«Le maître de Conche» de Françoise Enguehard: nouvel éden à Terre-Neuve
Coup d'oeil sur cet article
Établie à Saint-Jean, Terre-Neuve, depuis près de 50 ans, l’écrivaine Françoise Enguehard raconte l’incroyable épopée de Conche, un établissement de pêche du Petit Nord, sur une côte de l’ouest de Terre-Neuve, dans son nouveau roman. Minutieusement documenté, Le maître de Conche décrit un épisode peu connu de l’histoire et montre les joies, les peines et la résilience des Français et des Anglais qui se sont établis dans cette région éloignée.
En 1816, les guerres napoléoniennes sont terminées et les Français retour-nent pêcher la morue à Terre-Neuve. La même année, un navire, l’Urdu, quitte le port de Bordeaux avec, à bord, un équipage de hors-la-loi.
Ainsi débute la grande entreprise de James Dower, un colonel anglais déterminé à fonder un nouvel éden dans une région isolée de l’île. Malgré un climat rude, la Navy qui rôde toujours dans les parages et les divisions qui persistent entre les catholiques et les protestants, l’établissement de Conche va prospérer.
Petite communauté
Françoise Enguehard, née à Saint-Pierre-et-Miquelon, s’est passionnée pour l’histoire de cette petite communauté. Elle s’y était rendue tout au début des années 2000.
«Les femmes ont fait absolument des miracles, convaincues que leur histoire française, que l’histoire de la pêche à la morue, aurait une valeur économique», dit‐elle, en entrevue téléphonique.
«Malgré le moratoire [sur la pêche] à la morue, malgré l’effondrement de la pêche dans leur coin, elles étaient convaincues qu’elles pouvaient, si elles se mobilisaient correctement, donner vie à leur communauté. J’ai été émerveillée par ces femmes, par leur courage, par leur détermination, par ce qu’elles ont réussi à accomplir, qui est vraiment incroyable.»
Une belle histoire
L’écrivaine s’est dit qu’il y avait quelque chose de beau à faire. «Toute cette présence française, le fait que les Français aient été là si longtemps, c’est quelque chose de très méconnu, même des gens de Terre-Neuve-et‐Labrador.»

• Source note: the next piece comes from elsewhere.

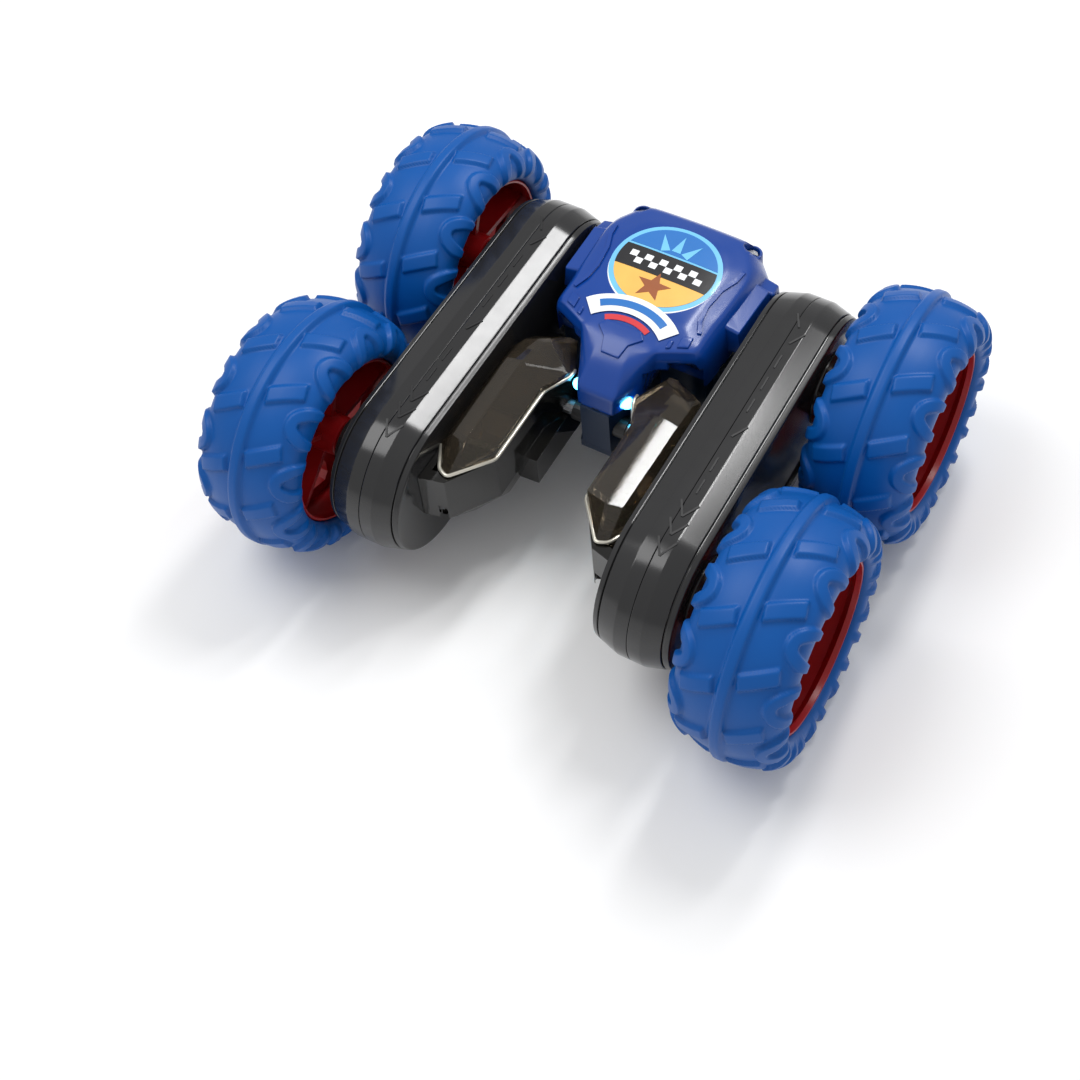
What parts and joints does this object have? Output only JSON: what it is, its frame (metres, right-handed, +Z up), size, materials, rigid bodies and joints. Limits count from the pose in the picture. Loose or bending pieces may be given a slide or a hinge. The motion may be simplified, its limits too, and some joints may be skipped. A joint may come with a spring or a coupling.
{
  "type": "rc stunt car",
  "caption": "Double-sided radio-controlled stunt car with big treaded wheels on two swinging gear-case arms and a wedge-nosed central body.",
  "frame": {"origin": "centre of the four tyres' footprint, on the floor", "axes": "+X along the wheel axles, to the right as seen from in front of the nose, so nodes named right are at +X; -Y towards the nose; +Z up"},
  "size_m": [0.167, 0.1436, 0.07],
  "materials": {
    "hood_blue": "glossy injection-moulded blue",
    "chassis_navy": "glossy dark blue",
    "tyre_blue": "soft blue rubber, satin",
    "rim_red": "glossy red",
    "arm_black": "glossy black with a satin centre band",
    "black_matte": "fine satin black",
    "smoke_clear": "clear smoke-brown moulding",
    "steel": "bright zinc-plated steel",
    "brass": "plain turned brass",
    "nylon": "natural white nylon",
    "board_green": "green solder mask",
    "lens_cool": "clear cool-white lens",
    "cell_wrap": "heat-shrink sleeve",
    "badge_print": "printed gloss sticker"
  },
  "bodies": {
    "chassis": {"body_shell_upper": "hood_blue", "body_shell_lower": "chassis_navy", "battery_door": "chassis_navy", "chassis_frame": "chassis_navy", "door_screw": "steel", "shell_screw_left": "steel", "shell_screw_right": "steel", "pivot_shaft": "steel", "pivot_bush_left": "black_matte", "pivot_bush_right": "black_matte", "battery_cell": "cell_wrap", "control_board": "board_green", "charge_socket": "black_matte", "headlight_left": "lens_cool", "headlight_right": "lens_cool", "hood_badge": "badge_print"},
    "power_switch": {"power_switch": "black_matte"},
    "arm_left": {"gear_case_outer_left": "arm_black", "gear_case_inner_left": "arm_black", "pod_base_left": "black_matte", "pod_cover_left": "smoke_clear", "drive_motor_left": "steel", "light_board_left": "board_green", "case_screw_left": "steel"},
    "wheel_front_left": {"tyre_front_left": "tyre_blue", "rim_front_left": "rim_red", "axle_front_left": "steel", "axle_gear_front_left": "nylon", "hub_cap_front_left": "rim_red"},
    "wheel_rear_left": {"tyre_rear_left": "tyre_blue", "rim_rear_left": "rim_red", "axle_rear_left": "steel", "axle_gear_rear_left": "nylon", "hub_cap_rear_left": "rim_red"},
    "reduction_left": {"reduction_gear_left": "nylon"},
    "idler_front_left": {"idler_gear_front_left": "nylon"},
    "idler_rear_left": {"idler_gear_rear_left": "nylon"},
    "pinion_left": {"motor_pinion_left": "brass"},
    "arm_right": {"gear_case_outer_right": "arm_black", "gear_case_inner_right": "arm_black", "pod_base_right": "black_matte", "pod_cover_right": "smoke_clear", "drive_motor_right": "steel", "light_board_right": "board_green", "case_screw_right": "steel"},
    "wheel_front_right": {"tyre_front_right": "tyre_blue", "rim_front_right": "rim_red", "axle_front_right": "steel", "axle_gear_front_right": "nylon", "hub_cap_front_right": "rim_red"},
    "wheel_rear_right": {"tyre_rear_right": "tyre_blue", "rim_rear_right": "rim_red", "axle_rear_right": "steel", "axle_gear_rear_right": "nylon", "hub_cap_rear_right": "rim_red"},
    "reduction_right": {"reduction_gear_right": "nylon"},
    "idler_front_right": {"idler_gear_front_right": "nylon"},
    "idler_rear_right": {"idler_gear_rear_right": "nylon"},
    "pinion_right": {"motor_pinion_right": "brass"}
  },
  "joints": [
    {"name": "power_switch_slide", "type": "slide", "parent": "chassis", "child": "power_switch", "axis": [1, 0, 0], "range_m": [0, 0.003]},
    {"name": "arm_left_swing", "type": "hinge", "parent": "chassis", "child": "arm_left", "pos_m": [-0.013, 0, 0.035], "axis": [1, 0, 0], "range_deg": [-70, 70]},
    {"name": "wheel_front_left_spin", "type": "hinge", "parent": "arm_left", "child": "wheel_front_left", "pos_m": [-0.0688, -0.03675, 0.035], "axis": [1, 0, 0], "continuous": true},
    {"name": "wheel_rear_left_spin", "type": "hinge", "parent": "arm_left", "child": "wheel_rear_left", "pos_m": [-0.0688, 0.03675, 0.035], "axis": [1, 0, 0], "continuous": true},
    {"name": "reduction_left_spin", "type": "hinge", "parent": "arm_left", "child": "reduction_left", "pos_m": [-0.038, 0, 0.035], "axis": [1, 0, 0], "continuous": true},
    {"name": "idler_front_left_spin", "type": "hinge", "parent": "arm_left", "child": "idler_front_left", "pos_m": [-0.043, -0.01837, 0.035], "axis": [1, 0, 0], "continuous": true},
    {"name": "idler_rear_left_spin", "type": "hinge", "parent": "arm_left", "child": "idler_rear_left", "pos_m": [-0.043, 0.01837, 0.035], "axis": [1, 0, 0], "continuous": true},
    {"name": "pinion_left_spin", "type": "hinge", "parent": "arm_left", "child": "pinion_left", "pos_m": [-0.035, -0.01837, 0.035], "axis": [1, 0, 0], "continuous": true},
    {"name": "arm_right_swing", "type": "hinge", "parent": "chassis", "child": "arm_right", "pos_m": [0.013, 0, 0.035], "axis": [1, 0, 0], "range_deg": [-70, 70]},
    {"name": "wheel_front_right_spin", "type": "hinge", "parent": "arm_right", "child": "wheel_front_right", "pos_m": [0.0688, -0.03675, 0.035], "axis": [1, 0, 0], "continuous": true},
    {"name": "wheel_rear_right_spin", "type": "hinge", "parent": "arm_right", "child": "wheel_rear_right", "pos_m": [0.0688, 0.03675, 0.035], "axis": [1, 0, 0], "continuous": true},
    {"name": "reduction_right_spin", "type": "hinge", "parent": "arm_right", "child": "reduction_right", "pos_m": [0.038, 0, 0.035], "axis": [1, 0, 0], "continuous": true},
    {"name": "idler_front_right_spin", "type": "hinge", "parent": "arm_right", "child": "idler_front_right", "pos_m": [0.043, -0.01837, 0.035], "axis": [1, 0, 0], "continuous": true},
    {"name": "idler_rear_right_spin", "type": "hinge", "parent": "arm_right", "child": "idler_rear_right", "pos_m": [0.043, 0.01837, 0.035], "axis": [1, 0, 0], "continuous": true},
    {"name": "pinion_right_spin", "type": "hinge", "parent": "arm_right", "child": "pinion_right", "pos_m": [0.035, -0.01837, 0.035], "axis": [1, 0, 0], "continuous": true}
  ],
  "couplings": [
    {"joint": "reduction_left_spin", "follows": "wheel_front_left_spin", "ratio": 1},
    {"joint": "idler_front_left_spin", "follows": "wheel_front_left_spin", "ratio": -1},
    {"joint": "idler_rear_left_spin", "follows": "wheel_front_left_spin", "ratio": -1},
    {"joint": "pinion_left_spin", "follows": "wheel_front_left_spin", "ratio": -2.5},
    {"joint": "wheel_rear_left_spin", "follows": "wheel_front_left_spin", "ratio": 1},
    {"joint": "reduction_right_spin", "follows": "wheel_front_right_spin", "ratio": 1},
    {"joint": "idler_front_right_spin", "follows": "wheel_front_right_spin", "ratio": -1},
    {"joint": "idler_rear_right_spin", "follows": "wheel_front_right_spin", "ratio": -1},
    {"joint": "pinion_right_spin", "follows": "wheel_front_right_spin", "ratio": -2.5},
    {"joint": "wheel_rear_right_spin", "follows": "wheel_front_right_spin", "ratio": 1}
  ]
}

Pour écrire son cinquième roman, Françoise Enguehard s’est donc rendue à Conche et y a rencontré des gens. Elle est aussi allée à Paris, au ministère des Affaires étrangères, pour se documenter.
«Il y a une grande part de vérité dans le roman», précise-t-elle. «Mon héros a existé, il n’y a aucun doute là-dessus, et sa femme, et un nombre de personnages qui sont mentionnés. Certains sont une fiction, et je l’explique. Ce qui est absolument véridique, c’est toute l’histoire de la pêche, comment elle se déroulait, les relations entre les Français et les Anglais. C’est toujours le cas dans un roman historique : souvent, dans le quotidien et dans les personnages, il y a toujours une part d’imaginaire parce qu’on ne sait pas comment les gens se sentaient.»
Conche, aujourd’hui, est un minuscule village «un peu hors du temps» qui lui plaît énormément.
«Le dernier recensement fait état de 159 personnes. Il reste encore une petite activité de pêche. Les femmes ont développé toute une infrastructure touristique qui fait que, l’été, il y a pas mal d’animation touristique. Beaucoup de gens qui vont à L’Anse aux Meadows pour voir les Vikings font un détour pour y aller.»
- Françoise Enguehard est native de Saint-Pierre-et-Miquelon.
- Elle est établie à Saint-Jean, Terre-Neuve, depuis près de 50 ans.
- Elle a remporté le prix des Lecteurs de Radio-Canada et le prix Antonine-Maillet – Acadie Vie pour L’archipel du docteur Thomas (Éditions Prise de parole, 2009).
- Elle est très active au sein de la communauté francophone de la province.
EXTRAIT
«Il avait beau être habillé comme n’importe quel marin du bord, avec une vareuse de laine bleu foncé soigneusement fermée jusqu’au col pour le protéger du vent glacial, il était clair que c’était lui le patron. Droit comme un “i”, installé sur le pont dans une posture quasi royale, James Dower regardait la mer de l’air satisfait d’un homme entièrement à l’aise sur l’océan, en parfait équilibre avec le mouvement des vagues, le bruit des voiles et le craquement des gréements. Son bonnet de laine dissimulait tant bien que mal des cheveux sel et poivre qui encadraient un visage anguleux, aux traits marqués par la vie et par le vent du large. D’épais sourcils attiraient le regard vers des yeux perçants. L’homme était plus habitué à mener qu’à obéir, ça se sentait tout de suite.»